START THE DAY WITH A SONG:
Yesterday’s song was Wild Horse by the Rolling Stones. Today who sang the following:
Here come old flat-top, he come grooving up slowly
He got ju-ju eyeballs, he’s one holy roller
He got hair down to his knees
Got to be a joker, he just do what he please
RETAIL NEWS WITH NICK BUBB:
Intu Properties: As we noted yesterday, after the Sunday Times flagged that the Hammerson agreed bid for Intu Properties is on a knife-edge and that Hammerson may soon renegotiate the deal or walk away (in response to shareholder criticism of the deal), Intu brought forward its scheduled Q1 update to reassure investors that it is on track for its full-year rental income growth, but that news failed to impress the embattled Hammerson and it has announced this morning, embarrassingly, that it has withdrawn its recommendation to shareholders to approve the deal announced on Dec 6th and now thinks it will all too risky!

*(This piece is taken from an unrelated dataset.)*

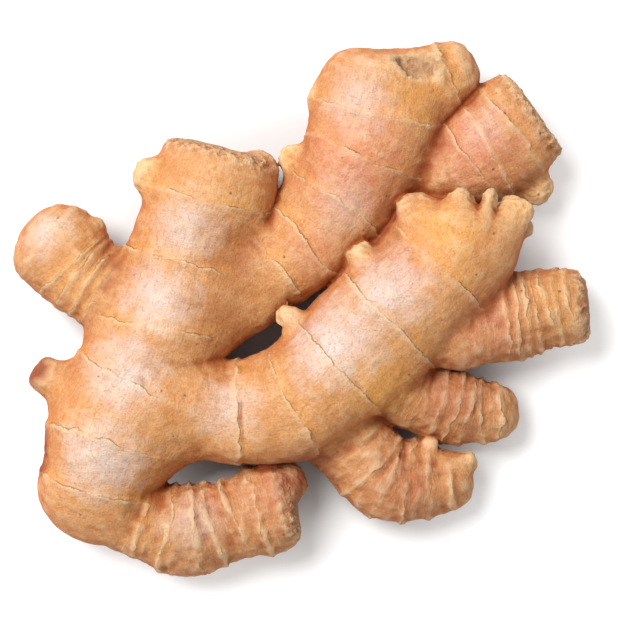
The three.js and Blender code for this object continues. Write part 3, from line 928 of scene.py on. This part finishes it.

It will be interesting to see what happens to the Intu share price today (it was already trading at c12% below the imputed value of the Hammerson offer)…
Dignity: Talking of volte faces…Having warned previously that price competition would wipe out a big chunk of this year’s profits, the embattled funeral provider Dignity has come out with a Q1 update today to flag that Dignity’s Q1 revenue was c£95m compared to £93m a year ago and EBIT of £37.5 million was in line with the prior year, which was significantly ahead of the Board’s expectations! “The Board continues to believe that trading during 2018 will be volatile but based on the first quarter results believe that results for the full year will be ahead of current market expectations”. No doubt this news will reverse a big chunk of the massive slump in the share price that Dignity has suffered…
Waitrose Watch: Over at Waitrose, momentum slipped again last week, even though last week clearly suffered from the calendar hit and the comparison with Easter last year. Last week saw gross sales down by as much as 21.3% in w/e April 14th and the cumulative outcome for the last 11 weeks is now just +0.8% gross, which is broadly flat LFL.